En el día de ayer, con la celebración de San Valentín, tuvimos un nuevo derroche de formas de expresión entre los enamorados, declarándose su amor. Podrá gustarnos más o menos, pero es algo que está ahí.
Esto me llevaba a pensar en otra pasión: la del amor por Cristo, por su Iglesia, y la ardiente necesidad de llevar esta Buena Nueva a los hombres. Me resulta claro que necesitamos una Iglesia apasionada, e igualmente, y lo siento por cuantos se sientan concernidos, tengo claro que nos queda mucho por avanzar en este aspecto.
En muchos ámbitos de este mundo nuestro (política, mundo empresarial, por ejemplo), destacan y triunfan las personas que defienden sus ideas, que luchan por ellas, con pasión, con entrega, con convencimiento. Son personas brillantes, que arrastran a las masas. Aun a veces con ideas que pueden resultarnos disparatadas, pero cuya fuerza convence a muchos. En nuestra España de hoy lo vemos fácilmente.
Yo echo esto de menos en la Iglesia, más concretamente en nuestras parroquias. Se aprecian con frecuencia viejas estructuras caducas, carcomidas por el efecto de la rutina, del tedio, de la falta de fuerzas, de la resignación. En tantas cosas como se organizan, tanto a nivel parroquial como diocesano, falta frecuentemente ambición. Falta pasión por aquello que hacemos.
Recuerdo una escena de la película de Braveheart, en la que, tras una victoria sobre los ingleses, William Wallace, el héroe escocés, en una reunión con los nobles de su país (muy desunidos entre sí), es cuestionado en la siguiente forma por uno de ellos: “¿qué haréis vos?” A lo que él responde: “invadiré Inglaterra”. Los nobles se ríen, ante tal imposible hazaña. Wallace, muy serio, les recrimina a los nobles que están tan ocupados peleando por las migajas que el rey inglés les deja, que han perdido el derecho a tener algo mejor.

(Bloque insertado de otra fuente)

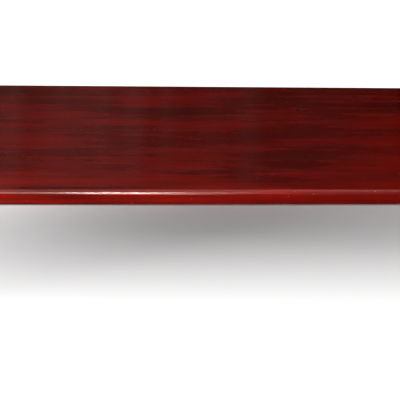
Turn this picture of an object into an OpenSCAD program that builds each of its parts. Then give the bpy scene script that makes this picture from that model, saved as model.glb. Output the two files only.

Esta es mi sensación; cada vez más nos encontramos discutiendo cómo administrar las migajas a la que comienza a reducirse la realidad de la vida cristiana de muchos lugares. Leo y escucho acalorados debates acerca de cómo peinar los cuatro pelos de una cabeza cada vez más calva, en vez de afanarse en cerrar la herida del pecho por la que el cuerpo se desangra.
Y sin embargo, aún hay personas que sueñan con algo más, que se desviven por algo más. Y muchos son laicos, que emplean en ello sus fuerzas, su tiempo, su dinero, sus vidas. Apasionados al 100 %; pues aquí ya no vale un 99%. Sería algo así como decirle, al novio o a la novia, previamente a la boda: “cariño, te voy a ser fiel a un 99%...” ¡No es suficiente! Y cuando uno se encuentra con una de estas personas, sus sueños, su fuerza, su pasión… se contagian. Y se vuelve a creer que poderoso es Dios para obrar milagros que superan nuestras expectativas, más allá de nuestras cortas miras y vagas esperanzas.
Ojalá seamos apasionados. Ojalá aspiremos a que Dios nos lleve más allá de lo soñado. Ojalá seamos atrevidos. Es el tiempo de ir más allá de donde siempre hemos ido, de hacer más de lo que siempre hemos hecho. De no tener miedo, de conquistar la tierra a la que hemos sido llamados, de traer luz a tantos que viven en tinieblas, Verdad a tantos que andan engañados, esperanza a tantos que la perdieron, vida a cuantos deambulan en su existencia como zombis aletargados.
Si un político, que donde hoy dice digo mañana dice Diego, si un empresario, que no busca sino riqueza, si un famoso, que hoy lo es y mañana no, mueve a tantas personas… ¿qué no conseguirá un apasionado por Dios, que viva su fe fiado al 100%? “Mas cuando vuelva el Hijo del Hombre, ¿hallará fe en la tierra?”